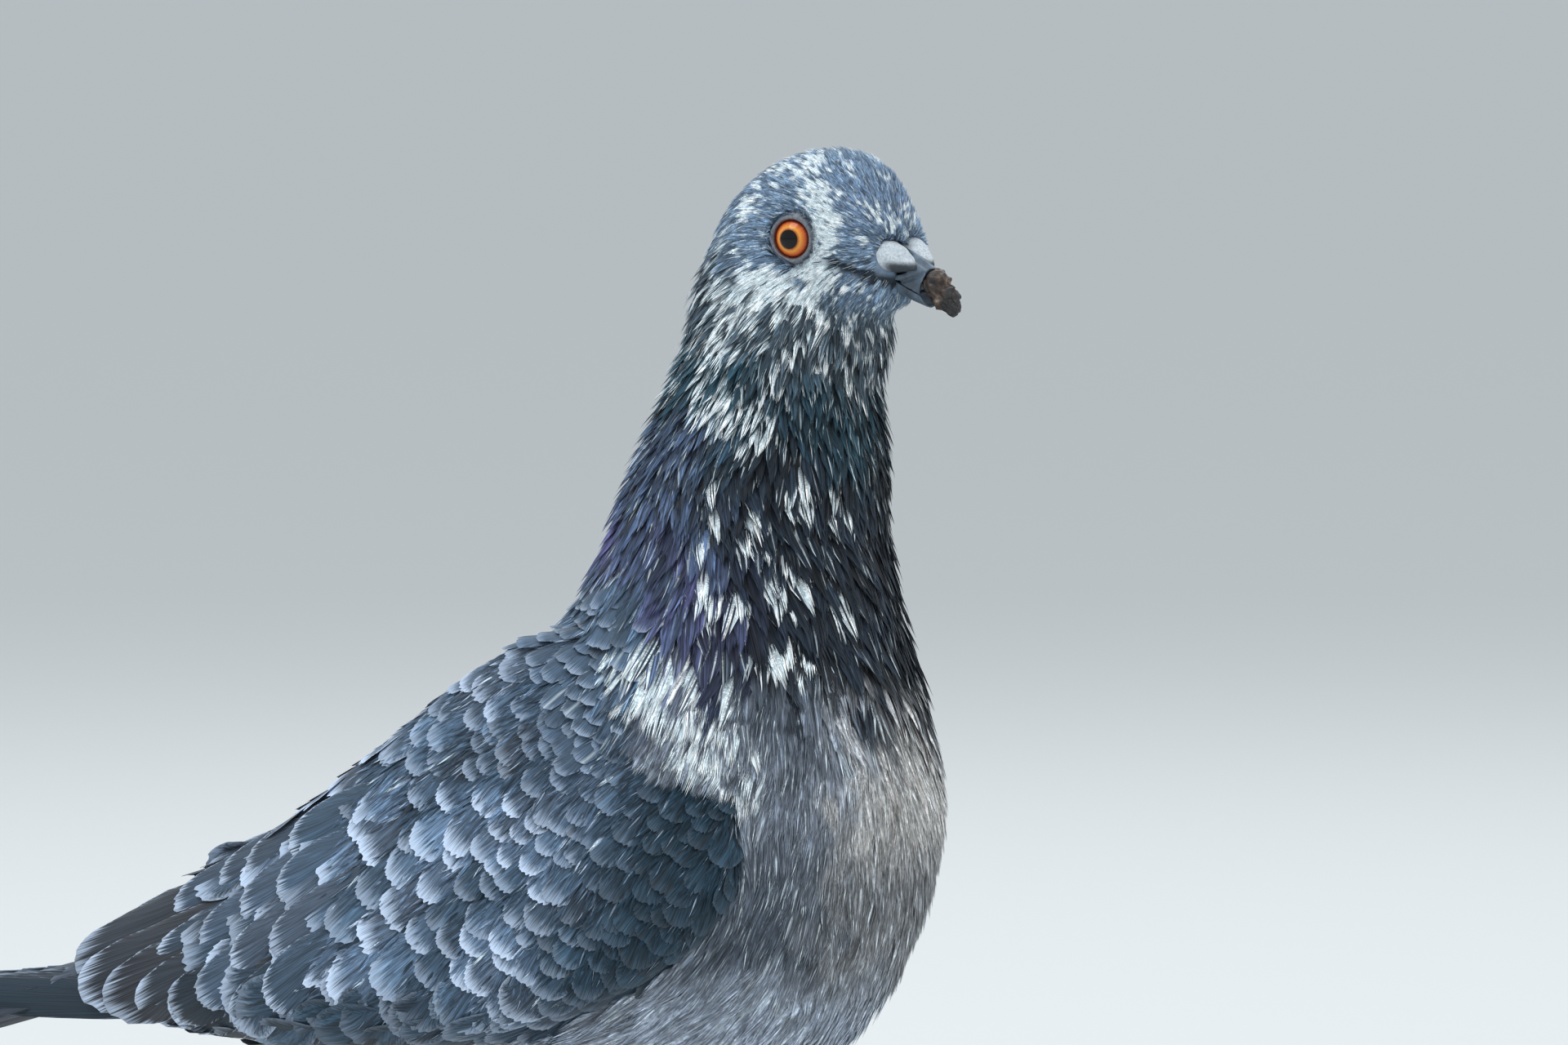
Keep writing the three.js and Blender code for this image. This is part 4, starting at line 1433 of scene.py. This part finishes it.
def straight(roots, tips, sag, steps=8):
    """Paths from roots to tips that dip by sag between."""
    share = np.linspace(0, 1, steps + 1)[None, :, None]
    paths = roots[:, None] * (1 - share) + tips[:, None] * share
    paths[:, :, 2] -= (4 * share * (1 - share))[..., 0] * sag
    return paths


OUTSIDE = 150  # how far to the side rays towards a wing start


def laid_on_side(ground, sign, paths):
    """Moves paths sideways onto the outer side of a wing, and gives the way it faces there."""
    facing = np.empty_like(paths)
    for path, normals in zip(paths, facing):
        for step, point in enumerate(path):
            start = Vector((point[0], sign * OUTSIDE, point[2]))
            hit = ground.tree.ray_cast(start, Vector((0, -sign, 0)))
            if hit[0] is None or hit[0].y * sign < 4:
                path[step, 1] = path[step - 1, 1]
                normals[step] = normals[step - 1]
            else:
                path[step, 1] = hit[0].y
                normals[step] = ground.facing(np.array([hit[0]]), np.array([hit[2]]))[0]
    for _ in range(3):
        paths[:, 1:-1, 1] = (paths[:, :-2, 1] + 2 * paths[:, 1:-1, 1] + paths[:, 2:, 1]) / 4
        facing[:, 1:-1] = unit(facing[:, :-2] + 2 * facing[:, 1:-1] + facing[:, 2:])
    return paths, unit(facing + (0, 0.6 * sign, 0))


# The visible tips of a wing's inner quills, lowest first, as x and z of the body.
INNER_TIPS = [
    (-66, 77.5), (-79, 78), (-92, 78.5), (-103, 79), (-112, 80), (-120, 81), (-127, 83), (-130, 88),
]
# The same for the large coverts that close the wing's rear, the rearmost first, each with the
# slope that it runs down at, in degrees.
REAR_TIPS = [
    (-121, 94, 29), (-116, 86, 24), (-109, 101, 30), (-108, 91, 27), (-104, 81, 25),
    (-97, 106, 31), (-97, 96, 31), (-95, 85, 33), (-88, 111, 30), (-87, 101, 33), (-86, 91, 36),
    (-84, 80, 38), (-78, 115, 28), (-77, 106, 32), (-76, 96, 36), (-75, 86, 40),
]


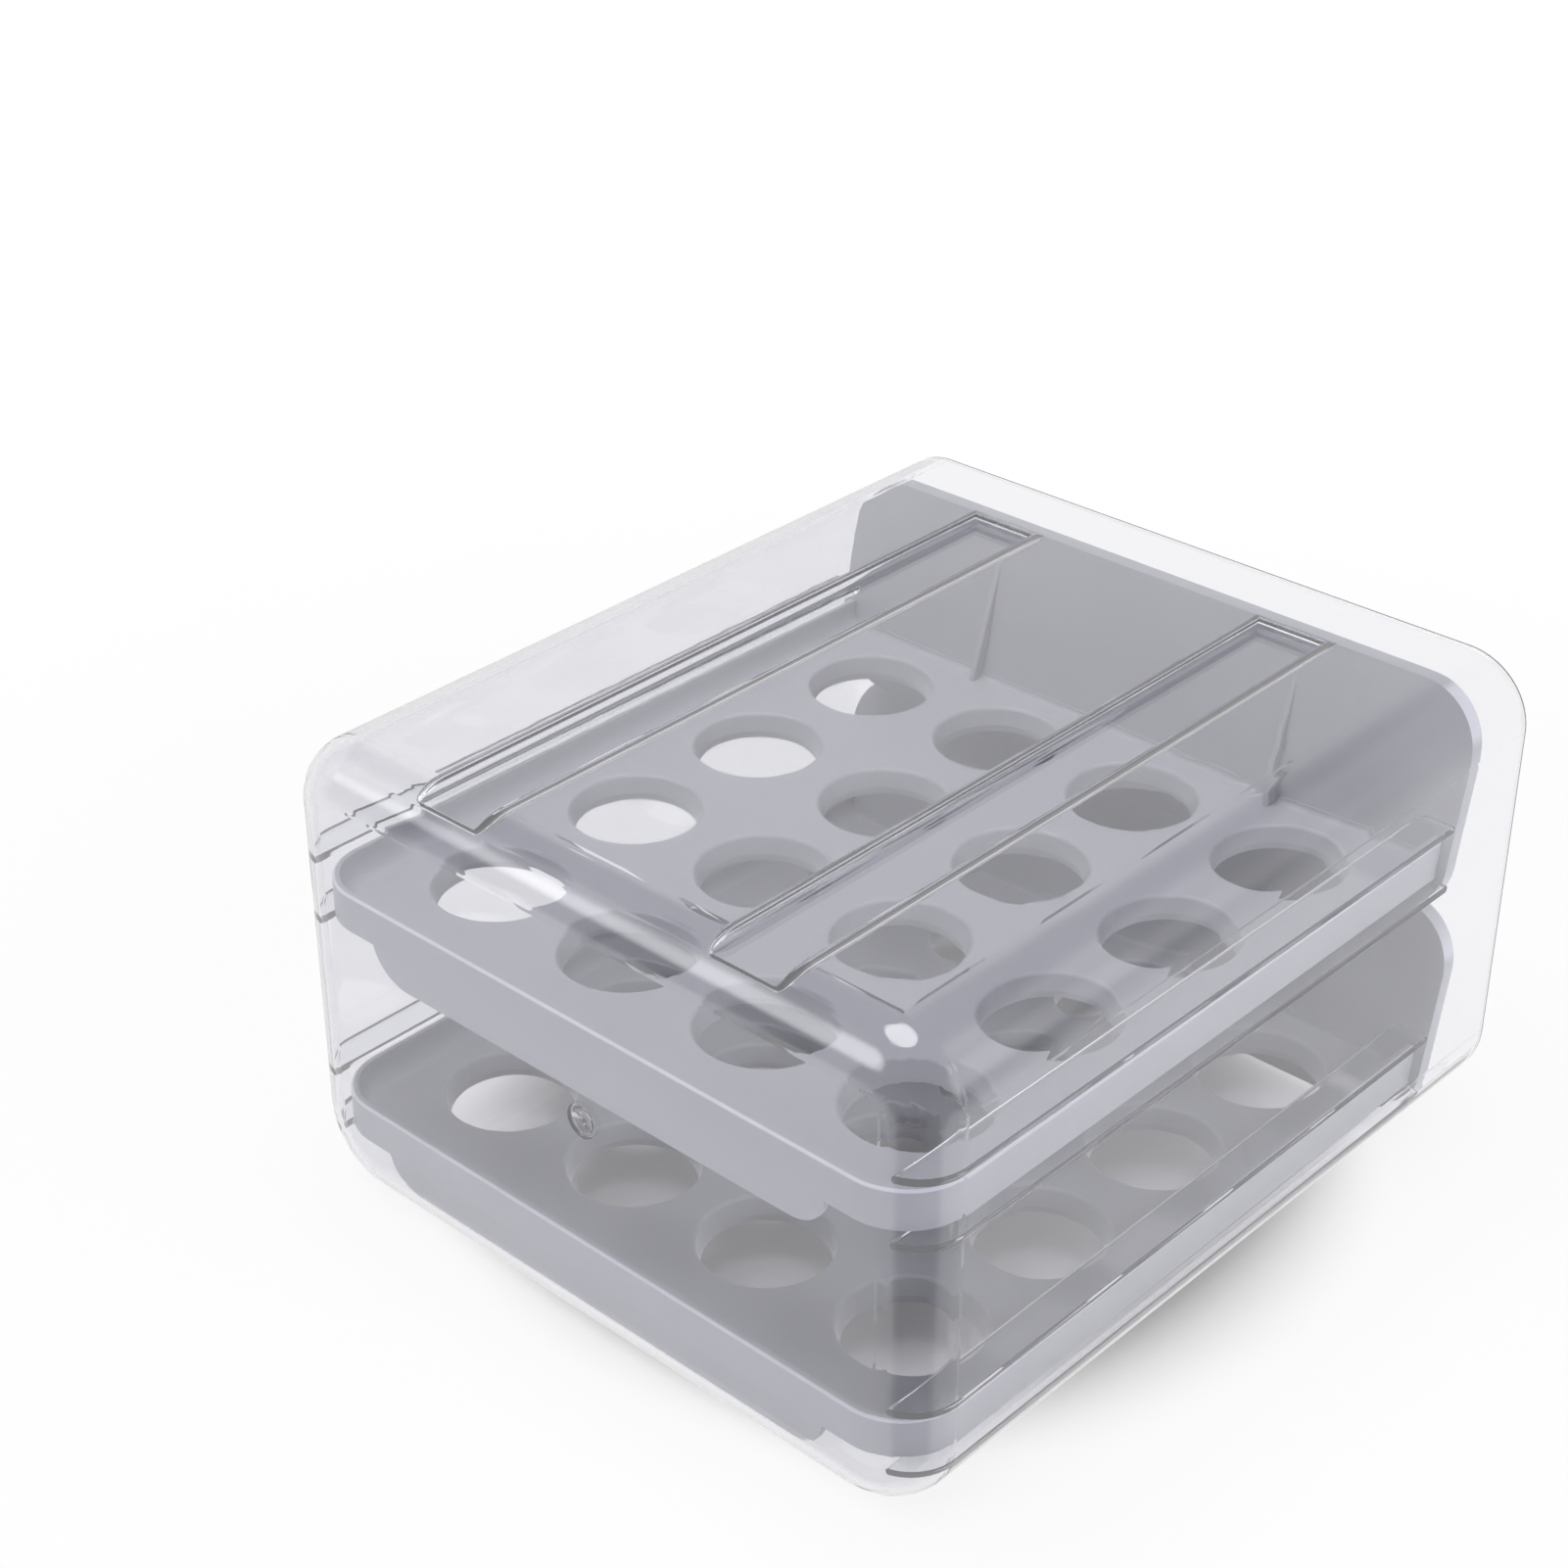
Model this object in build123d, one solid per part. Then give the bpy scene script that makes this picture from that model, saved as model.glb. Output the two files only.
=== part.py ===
"""Two-drawer egg box: a clear case with two identical drawers that slide out of its open mouth.

Millimetres. X runs across, the case's closed back wall is at +Y, its open mouth at -Y, and Z is up.
The origin is the middle of the underside.
"""

from build123d import *
import os
from math import radians, tan

# Clear case: it widens and rises a little from the closed back to the mouth, over a flat underside
case_depth = 251.2
case_width_back = 223.0
case_width_mouth = 225.0
case_height_back = 141.0
case_height_mouth = 143.0
case_wall = 2.0
case_top_radius = 20.0
case_bottom_radius = 25.0
case_back_radius = 14.5
case_mouth_round = 0.7
case_back_y = case_depth / 2
case_mouth_y = -case_depth / 2

# Two stacking grooves pressed into the top, open at the back, with a wall of the same thickness below
groove_centre_x = 51.0
groove_width = 21.3
groove_depth = 3.2
groove_front_y = -100.0
groove_floor_radius = 1.0
groove_edge_radius = 0.7

# Gate mark in the middle of the back wall: a rounded ring groove and a shallow dish round a small nub
gate_z = 72.0
gate_ring_d = 8.4
gate_ring_depth = 0.8
gate_dish_d = 7.0
gate_dish_depth = 0.5
gate_nub_d = 2.4
gate_nub_tip_d = 1.4

# Drawer decks, and the rails that carry each drawer's band and keep it from tipping
lower_deck_z = 23.4
drawer_pitch = 68.6
rail_inner_x = 100.0
rail_thickness = 2.2
rail_front_y = -93.7
rail_edge_radius = 0.8
rail_corner_radius = 3.0
rest_rail_below_deck = 3.7
upper_rail_above_deck = 15.1

# Drawer tray: a holed deck inside a band that stands up as a lip
tray_half_width = 106.3
tray_back_y = 122.9
tray_corner_radius = 17.5
tray_lip_height = 7.9
tray_band_drop = 3.4
tray_wall = 2.0
tray_cove_radius = 5.0
tray_lip_round = 0.8
deck_thickness = 2.0

# Back apron: a plate under the back of the band, thinner and drawn in towards its lower edge
apron_half_width = 80.0
apron_drop = 14.2
apron_corner_radius = 12.0
apron_draw_in = 0.9
apron_foot_thickness = 1.5
apron_edge_round = 0.4

# Egg holes: a cone under the deck that ends in a short straight land
hole_columns = 4
hole_rows = 4
hole_pitch_x = 49.0
hole_pitch_y = 50.15
hole_last_row_y = 83.1
hole_mouth_d = 37.6
hole_land_d = 35.0
hole_mouth_round = 1.3
hole_land_length = 2.0
sleeve_depth = 7.4
sleeve_wall = 1.7
sleeve_foot_round = 0.5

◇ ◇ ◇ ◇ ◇

INSTRUCTIONS FOR THE TASK.
Reproduce the entries above in full, verbatim.

FULL OUTPUT.
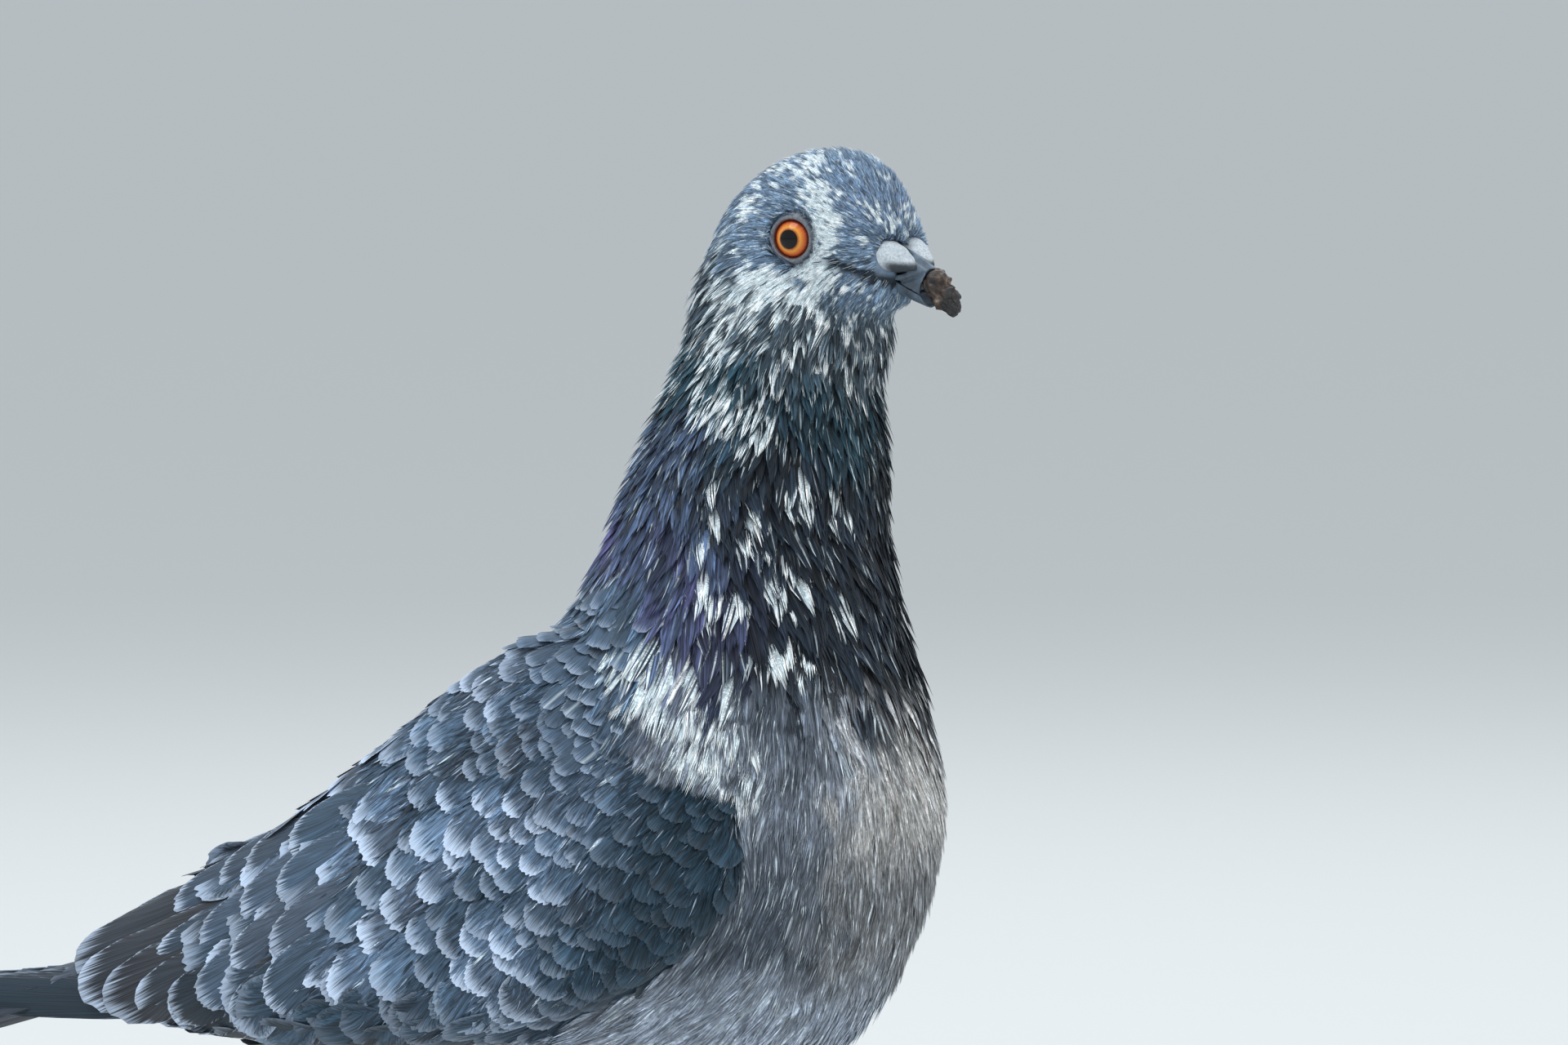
Keep writing the three.js and Blender code for this image. This is part 4, starting at line 1433 of scene.py. This part finishes it.
def straight(roots, tips, sag, steps=8):
    """Paths from roots to tips that dip by sag between."""
    share = np.linspace(0, 1, steps + 1)[None, :, None]
    paths = roots[:, None] * (1 - share) + tips[:, None] * share
    paths[:, :, 2] -= (4 * share * (1 - share))[..., 0] * sag
    return paths


OUTSIDE = 150  # how far to the side rays towards a wing start


def laid_on_side(ground, sign, paths):
    """Moves paths sideways onto the outer side of a wing, and gives the way it faces there."""
    facing = np.empty_like(paths)
    for path, normals in zip(paths, facing):
        for step, point in enumerate(path):
            start = Vector((point[0], sign * OUTSIDE, point[2]))
            hit = ground.tree.ray_cast(start, Vector((0, -sign, 0)))
            if hit[0] is None or hit[0].y * sign < 4:
                path[step, 1] = path[step - 1, 1]
                normals[step] = normals[step - 1]
            else:
                path[step, 1] = hit[0].y
                normals[step] = ground.facing(np.array([hit[0]]), np.array([hit[2]]))[0]
    for _ in range(3):
        paths[:, 1:-1, 1] = (paths[:, :-2, 1] + 2 * paths[:, 1:-1, 1] + paths[:, 2:, 1]) / 4
        facing[:, 1:-1] = unit(facing[:, :-2] + 2 * facing[:, 1:-1] + facing[:, 2:])
    return paths, unit(facing + (0, 0.6 * sign, 0))


# The visible tips of a wing's inner quills, lowest first, as x and z of the body.
INNER_TIPS = [
    (-66, 77.5), (-79, 78), (-92, 78.5), (-103, 79), (-112, 80), (-120, 81), (-127, 83), (-130, 88),
]
# The same for the large coverts that close the wing's rear, the rearmost first, each with the
# slope that it runs down at, in degrees.
REAR_TIPS = [
    (-121, 94, 29), (-116, 86, 24), (-109, 101, 30), (-108, 91, 27), (-104, 81, 25),
    (-97, 106, 31), (-97, 96, 31), (-95, 85, 33), (-88, 111, 30), (-87, 101, 33), (-86, 91, 36),
    (-84, 80, 38), (-78, 115, 28), (-77, 106, 32), (-76, 96, 36), (-75, 86, 40),
]


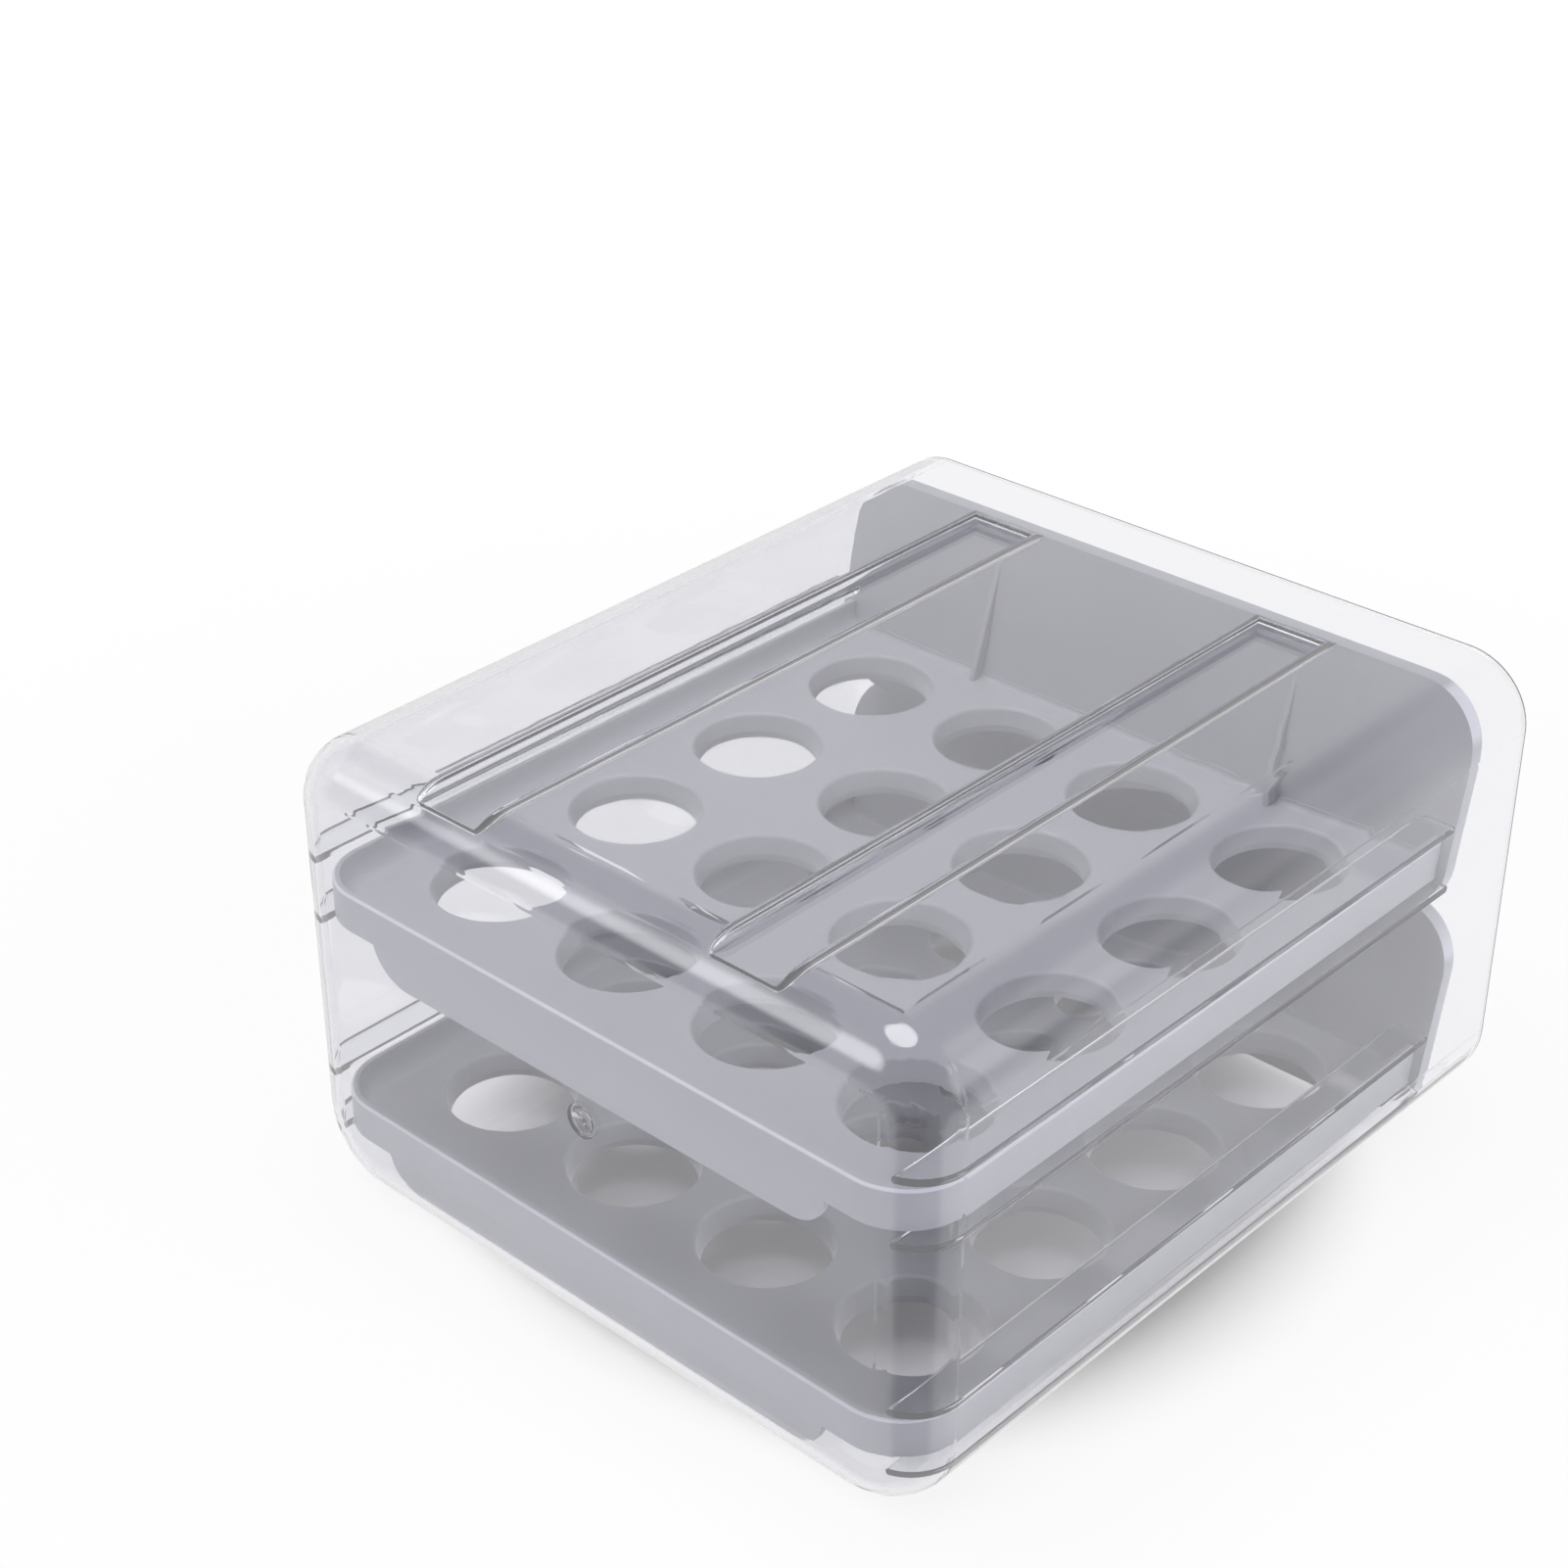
Model this object in build123d, one solid per part. Then give the bpy scene script that makes this picture from that model, saved as model.glb. Output the two files only.
=== part.py ===
"""Two-drawer egg box: a clear case with two identical drawers that slide out of its open mouth.

Millimetres. X runs across, the case's closed back wall is at +Y, its open mouth at -Y, and Z is up.
The origin is the middle of the underside.
"""

from build123d import *
import os
from math import radians, tan

# Clear case: it widens and rises a little from the closed back to the mouth, over a flat underside
case_depth = 251.2
case_width_back = 223.0
case_width_mouth = 225.0
case_height_back = 141.0
case_height_mouth = 143.0
case_wall = 2.0
case_top_radius = 20.0
case_bottom_radius = 25.0
case_back_radius = 14.5
case_mouth_round = 0.7
case_back_y = case_depth / 2
case_mouth_y = -case_depth / 2

# Two stacking grooves pressed into the top, open at the back, with a wall of the same thickness below
groove_centre_x = 51.0
groove_width = 21.3
groove_depth = 3.2
groove_front_y = -100.0
groove_floor_radius = 1.0
groove_edge_radius = 0.7

# Gate mark in the middle of the back wall: a rounded ring groove and a shallow dish round a small nub
gate_z = 72.0
gate_ring_d = 8.4
gate_ring_depth = 0.8
gate_dish_d = 7.0
gate_dish_depth = 0.5
gate_nub_d = 2.4
gate_nub_tip_d = 1.4

# Drawer decks, and the rails that carry each drawer's band and keep it from tipping
lower_deck_z = 23.4
drawer_pitch = 68.6
rail_inner_x = 100.0
rail_thickness = 2.2
rail_front_y = -93.7
rail_edge_radius = 0.8
rail_corner_radius = 3.0
rest_rail_below_deck = 3.7
upper_rail_above_deck = 15.1

# Drawer tray: a holed deck inside a band that stands up as a lip
tray_half_width = 106.3
tray_back_y = 122.9
tray_corner_radius = 17.5
tray_lip_height = 7.9
tray_band_drop = 3.4
tray_wall = 2.0
tray_cove_radius = 5.0
tray_lip_round = 0.8
deck_thickness = 2.0

# Back apron: a plate under the back of the band, thinner and drawn in towards its lower edge
apron_half_width = 80.0
apron_drop = 14.2
apron_corner_radius = 12.0
apron_draw_in = 0.9
apron_foot_thickness = 1.5
apron_edge_round = 0.4

# Egg holes: a cone under the deck that ends in a short straight land
hole_columns = 4
hole_rows = 4
hole_pitch_x = 49.0
hole_pitch_y = 50.15
hole_last_row_y = 83.1
hole_mouth_d = 37.6
hole_land_d = 35.0
hole_mouth_round = 1.3
hole_land_length = 2.0
sleeve_depth = 7.4
sleeve_wall = 1.7
sleeve_foot_round = 0.5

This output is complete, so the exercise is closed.